Forward Torpedo Room

U.S. Navy
Both sonar and radar technology matured during World War II, and both were used by the Allies to combat German U-boats. Sonar and radar were also added to Allied submarines to warn of aircraft attack and counterattack from surface vessels. Since World War II sonar has been the most important of the submarine’s senses. Hydrophones are the submarine's ears, and they listen for sounds from other ships and the echoes of sound waves transmitted from the submarine itself. See Photo: Typical WW II Submarine Layout

Submarine Snorkels

During World War Two German submarine losses increased sharply as radar-equipped Allied aircraft attacked U-boats running on the surface recharging their batteries. To charge the batteries that powered the electric motors for submerged operations, all submarines had to surface to run their air-breathing diesel engines. To counter the Allied radar threat the Germans perfected a Dutch device known as the snorkel. Using a snorkel a submarine could run its diesel engines and recharge its batteries while operating just below the surface. Air for the diesel engines was drawn into the submarine through the snorkel that was extended to the surface. To some extent the snorkel reduced vulnerability to detection and attack, but it protruded above the surface and could be detected by radar. The Germans introduced the snorkel too late in the war to make a difference.

Japan

Although the U.S. Navy still had a relatively small number of subs when World War Two broke out, this fact did little to dampen the spirits of American submariners. On January 7th, 1942, one month after the attack on Pearl Harbor, the USS Pollack (SS-179) sank a Japanese freighter off Tokyo Bay. It would be the first of many sinkings by U.S. submarines. When the figures were finally tabulated, it was found that American submarines sank five and one-half million tons of Japanese shipping, over half of the entire Japanese merchant fleet. U.S. subs accounted for about 60 per cent (over 1300 ships) of all Japanese merchant and warship tonnage sunk, yet the submarine strength at that time comprised less than two per cent of the entire U. S. Fleet.

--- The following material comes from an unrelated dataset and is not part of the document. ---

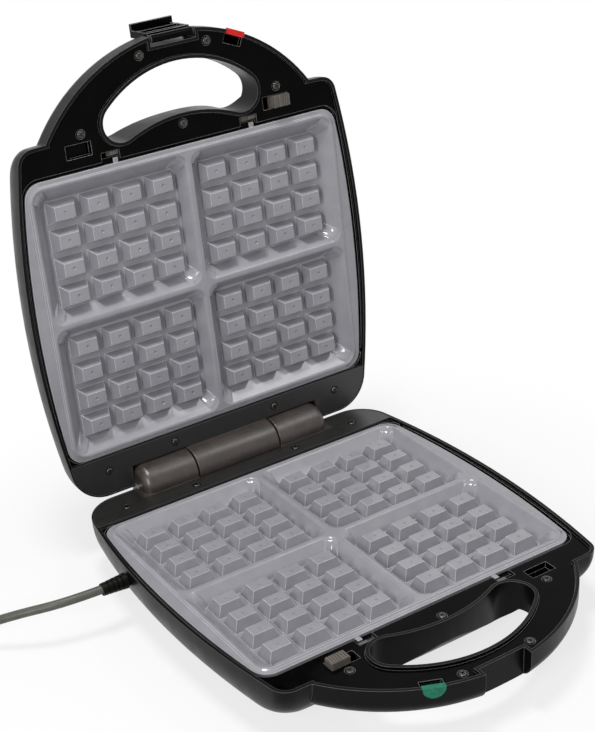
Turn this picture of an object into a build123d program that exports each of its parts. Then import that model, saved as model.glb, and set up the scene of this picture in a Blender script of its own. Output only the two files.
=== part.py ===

The U.S. sub campaign deprived Japanese industry of raw materials and effectively shut down Japan's economy. The price of this success was high, 52 American submarines and over 3500 sailors remain on eternal patrol.

Greater Underwater Propulsion Program

Technological advancements like sonar, radar, and the snorkel came about as a result of the pressures of WW II, and the U.S. Navy applied these advances to improving its Submarine Force. In the late 1940s the Navy began the Greater Underwater Propulsion Program (Guppy), a modernization program for World War Two fleet-type submarines.

Under Guppy the fleet boats were streamlined by reducing the submarine's superstructure and removing deck guns. Snorkel masts were installed to allow Guppys to remain submerged while they ran their diesel engines and charged batteries. Finally, improved storage battery technology permitted longer submerged operations between battery charges. However, the Guppy program was evolutionary, a development of existing technologies.